[WHAT IS ASKED]
Repeat exactly the lines from the start through the line with "return [moved(bar, u, v), moved(flag, u, v)]", both ends included.

[GIVEN DATA]

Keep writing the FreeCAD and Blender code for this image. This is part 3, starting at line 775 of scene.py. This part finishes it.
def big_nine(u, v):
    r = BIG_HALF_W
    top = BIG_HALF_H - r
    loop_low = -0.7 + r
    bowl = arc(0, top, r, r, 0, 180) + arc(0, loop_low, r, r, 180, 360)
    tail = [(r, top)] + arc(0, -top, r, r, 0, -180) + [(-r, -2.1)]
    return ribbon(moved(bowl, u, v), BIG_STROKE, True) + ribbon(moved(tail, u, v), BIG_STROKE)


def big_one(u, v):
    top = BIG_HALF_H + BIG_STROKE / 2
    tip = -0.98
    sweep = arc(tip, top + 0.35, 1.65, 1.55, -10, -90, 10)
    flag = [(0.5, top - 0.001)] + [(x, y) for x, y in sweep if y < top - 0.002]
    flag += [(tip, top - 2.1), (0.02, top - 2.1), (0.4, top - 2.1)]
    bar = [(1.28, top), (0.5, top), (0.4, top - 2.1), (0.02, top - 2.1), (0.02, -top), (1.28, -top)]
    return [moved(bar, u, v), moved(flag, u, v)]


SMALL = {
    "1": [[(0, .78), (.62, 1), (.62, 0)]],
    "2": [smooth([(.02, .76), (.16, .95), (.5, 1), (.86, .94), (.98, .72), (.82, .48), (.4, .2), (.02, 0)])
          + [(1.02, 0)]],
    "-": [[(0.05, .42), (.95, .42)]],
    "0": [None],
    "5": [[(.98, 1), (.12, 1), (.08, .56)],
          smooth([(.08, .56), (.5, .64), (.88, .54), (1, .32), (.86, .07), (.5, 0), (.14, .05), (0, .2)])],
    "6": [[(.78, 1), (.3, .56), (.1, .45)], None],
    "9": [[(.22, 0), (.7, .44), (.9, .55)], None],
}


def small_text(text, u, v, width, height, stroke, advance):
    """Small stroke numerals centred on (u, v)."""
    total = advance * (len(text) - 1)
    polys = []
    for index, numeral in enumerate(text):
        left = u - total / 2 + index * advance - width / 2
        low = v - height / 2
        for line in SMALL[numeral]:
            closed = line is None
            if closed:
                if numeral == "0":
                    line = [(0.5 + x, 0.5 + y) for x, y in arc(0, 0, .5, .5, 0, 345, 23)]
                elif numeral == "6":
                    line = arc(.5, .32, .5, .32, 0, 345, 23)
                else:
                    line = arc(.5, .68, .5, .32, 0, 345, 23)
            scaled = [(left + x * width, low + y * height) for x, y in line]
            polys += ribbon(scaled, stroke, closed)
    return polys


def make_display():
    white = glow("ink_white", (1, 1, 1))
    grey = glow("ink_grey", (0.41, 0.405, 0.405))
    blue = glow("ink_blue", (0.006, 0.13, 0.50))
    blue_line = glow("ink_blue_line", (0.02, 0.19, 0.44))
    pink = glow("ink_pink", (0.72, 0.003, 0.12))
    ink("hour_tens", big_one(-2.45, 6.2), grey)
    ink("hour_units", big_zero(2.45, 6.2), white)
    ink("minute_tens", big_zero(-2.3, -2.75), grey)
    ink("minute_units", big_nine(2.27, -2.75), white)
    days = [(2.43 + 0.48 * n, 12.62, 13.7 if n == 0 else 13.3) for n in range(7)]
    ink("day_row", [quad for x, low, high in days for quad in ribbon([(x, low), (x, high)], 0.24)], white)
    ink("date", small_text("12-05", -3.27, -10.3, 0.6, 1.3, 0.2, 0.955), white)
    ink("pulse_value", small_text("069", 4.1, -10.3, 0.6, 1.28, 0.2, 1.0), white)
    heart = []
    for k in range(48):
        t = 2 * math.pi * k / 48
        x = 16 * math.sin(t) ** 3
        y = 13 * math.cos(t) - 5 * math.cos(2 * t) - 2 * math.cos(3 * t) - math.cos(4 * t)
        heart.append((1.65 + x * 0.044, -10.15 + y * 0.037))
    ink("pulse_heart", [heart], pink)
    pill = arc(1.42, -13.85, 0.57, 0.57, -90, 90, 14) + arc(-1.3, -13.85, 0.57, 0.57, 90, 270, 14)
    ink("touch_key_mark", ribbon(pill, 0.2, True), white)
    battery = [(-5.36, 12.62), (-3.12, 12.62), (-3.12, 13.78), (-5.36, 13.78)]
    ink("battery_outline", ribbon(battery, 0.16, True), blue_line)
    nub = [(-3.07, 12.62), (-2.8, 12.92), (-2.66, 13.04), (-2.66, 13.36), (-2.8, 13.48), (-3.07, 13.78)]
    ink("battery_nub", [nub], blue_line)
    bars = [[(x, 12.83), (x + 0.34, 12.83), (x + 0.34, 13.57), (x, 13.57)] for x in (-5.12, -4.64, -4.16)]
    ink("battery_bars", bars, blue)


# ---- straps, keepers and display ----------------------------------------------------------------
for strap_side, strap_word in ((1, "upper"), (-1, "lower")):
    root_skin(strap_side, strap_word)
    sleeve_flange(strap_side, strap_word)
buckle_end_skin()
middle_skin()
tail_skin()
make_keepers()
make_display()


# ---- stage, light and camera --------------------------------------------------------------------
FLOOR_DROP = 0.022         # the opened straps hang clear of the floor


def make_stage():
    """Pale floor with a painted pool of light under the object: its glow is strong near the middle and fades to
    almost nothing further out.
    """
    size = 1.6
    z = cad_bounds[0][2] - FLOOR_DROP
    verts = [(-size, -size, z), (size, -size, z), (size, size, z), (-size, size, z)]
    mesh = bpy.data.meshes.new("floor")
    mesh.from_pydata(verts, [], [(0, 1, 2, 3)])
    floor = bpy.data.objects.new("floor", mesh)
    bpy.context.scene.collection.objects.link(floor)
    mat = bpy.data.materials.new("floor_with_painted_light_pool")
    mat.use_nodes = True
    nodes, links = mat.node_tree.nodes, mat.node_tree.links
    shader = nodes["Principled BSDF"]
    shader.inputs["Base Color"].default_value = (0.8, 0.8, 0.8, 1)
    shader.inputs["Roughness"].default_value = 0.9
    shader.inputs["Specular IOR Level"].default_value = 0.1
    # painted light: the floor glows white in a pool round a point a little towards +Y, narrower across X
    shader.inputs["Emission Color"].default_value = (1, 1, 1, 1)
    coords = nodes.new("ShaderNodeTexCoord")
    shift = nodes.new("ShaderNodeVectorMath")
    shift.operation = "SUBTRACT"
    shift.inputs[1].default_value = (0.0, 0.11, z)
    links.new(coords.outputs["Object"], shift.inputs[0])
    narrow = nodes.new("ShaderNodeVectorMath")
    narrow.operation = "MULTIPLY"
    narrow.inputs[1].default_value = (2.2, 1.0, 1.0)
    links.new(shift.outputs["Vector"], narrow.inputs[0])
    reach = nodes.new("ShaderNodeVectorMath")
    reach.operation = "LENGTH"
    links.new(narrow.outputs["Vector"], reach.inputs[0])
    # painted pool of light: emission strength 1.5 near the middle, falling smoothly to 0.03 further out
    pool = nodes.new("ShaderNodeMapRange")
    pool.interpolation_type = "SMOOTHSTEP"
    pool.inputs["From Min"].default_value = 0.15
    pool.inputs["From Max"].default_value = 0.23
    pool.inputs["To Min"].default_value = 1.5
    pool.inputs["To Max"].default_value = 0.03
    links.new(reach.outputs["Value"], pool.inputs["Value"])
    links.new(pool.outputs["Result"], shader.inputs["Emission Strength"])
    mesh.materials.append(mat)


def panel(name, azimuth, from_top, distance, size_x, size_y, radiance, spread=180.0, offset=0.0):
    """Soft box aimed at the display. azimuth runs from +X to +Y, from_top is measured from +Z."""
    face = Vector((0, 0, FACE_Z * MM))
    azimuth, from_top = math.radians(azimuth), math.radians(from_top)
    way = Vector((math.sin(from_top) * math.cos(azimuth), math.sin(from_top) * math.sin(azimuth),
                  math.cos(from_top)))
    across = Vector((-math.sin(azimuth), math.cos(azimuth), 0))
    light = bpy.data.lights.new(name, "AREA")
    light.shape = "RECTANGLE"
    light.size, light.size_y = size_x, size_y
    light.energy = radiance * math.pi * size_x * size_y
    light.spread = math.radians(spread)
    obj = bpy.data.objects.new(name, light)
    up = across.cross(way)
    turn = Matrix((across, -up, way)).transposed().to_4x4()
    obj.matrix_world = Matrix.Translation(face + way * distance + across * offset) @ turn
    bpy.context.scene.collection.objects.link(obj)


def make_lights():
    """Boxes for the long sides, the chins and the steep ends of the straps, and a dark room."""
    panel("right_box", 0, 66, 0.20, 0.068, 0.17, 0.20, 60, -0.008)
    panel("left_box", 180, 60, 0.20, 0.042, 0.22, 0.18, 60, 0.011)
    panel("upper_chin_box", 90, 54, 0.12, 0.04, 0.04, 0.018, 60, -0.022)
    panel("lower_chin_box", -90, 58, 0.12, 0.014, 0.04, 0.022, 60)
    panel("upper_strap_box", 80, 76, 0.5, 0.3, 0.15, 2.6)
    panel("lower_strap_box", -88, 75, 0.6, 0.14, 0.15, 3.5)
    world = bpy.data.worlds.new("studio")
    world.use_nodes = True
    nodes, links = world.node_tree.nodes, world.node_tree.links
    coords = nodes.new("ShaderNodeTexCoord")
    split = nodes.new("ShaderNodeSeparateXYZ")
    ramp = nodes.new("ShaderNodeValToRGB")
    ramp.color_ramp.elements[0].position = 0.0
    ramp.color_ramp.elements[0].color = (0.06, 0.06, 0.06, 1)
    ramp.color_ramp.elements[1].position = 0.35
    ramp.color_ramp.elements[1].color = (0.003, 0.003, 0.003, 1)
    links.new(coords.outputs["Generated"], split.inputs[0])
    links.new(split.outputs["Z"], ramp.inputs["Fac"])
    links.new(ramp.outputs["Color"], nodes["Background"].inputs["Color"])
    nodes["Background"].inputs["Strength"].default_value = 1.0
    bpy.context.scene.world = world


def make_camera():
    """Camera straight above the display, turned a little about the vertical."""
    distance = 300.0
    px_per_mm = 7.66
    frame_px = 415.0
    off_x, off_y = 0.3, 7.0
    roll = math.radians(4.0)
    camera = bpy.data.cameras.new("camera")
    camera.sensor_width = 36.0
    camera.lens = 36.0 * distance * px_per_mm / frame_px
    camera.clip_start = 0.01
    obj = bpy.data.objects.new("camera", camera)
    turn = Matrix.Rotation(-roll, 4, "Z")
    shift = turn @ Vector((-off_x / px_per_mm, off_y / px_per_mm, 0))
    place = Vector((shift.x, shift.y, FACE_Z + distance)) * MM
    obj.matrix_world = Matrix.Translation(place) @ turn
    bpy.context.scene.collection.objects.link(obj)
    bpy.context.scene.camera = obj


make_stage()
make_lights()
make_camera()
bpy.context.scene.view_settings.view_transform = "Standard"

[THE REPLY]
Keep writing the FreeCAD and Blender code for this image. This is part 3, starting at line 775 of scene.py. This part finishes it.
def big_nine(u, v):
    r = BIG_HALF_W
    top = BIG_HALF_H - r
    loop_low = -0.7 + r
    bowl = arc(0, top, r, r, 0, 180) + arc(0, loop_low, r, r, 180, 360)
    tail = [(r, top)] + arc(0, -top, r, r, 0, -180) + [(-r, -2.1)]
    return ribbon(moved(bowl, u, v), BIG_STROKE, True) + ribbon(moved(tail, u, v), BIG_STROKE)


def big_one(u, v):
    top = BIG_HALF_H + BIG_STROKE / 2
    tip = -0.98
    sweep = arc(tip, top + 0.35, 1.65, 1.55, -10, -90, 10)
    flag = [(0.5, top - 0.001)] + [(x, y) for x, y in sweep if y < top - 0.002]
    flag += [(tip, top - 2.1), (0.02, top - 2.1), (0.4, top - 2.1)]
    bar = [(1.28, top), (0.5, top), (0.4, top - 2.1), (0.02, top - 2.1), (0.02, -top), (1.28, -top)]
    return [moved(bar, u, v), moved(flag, u, v)]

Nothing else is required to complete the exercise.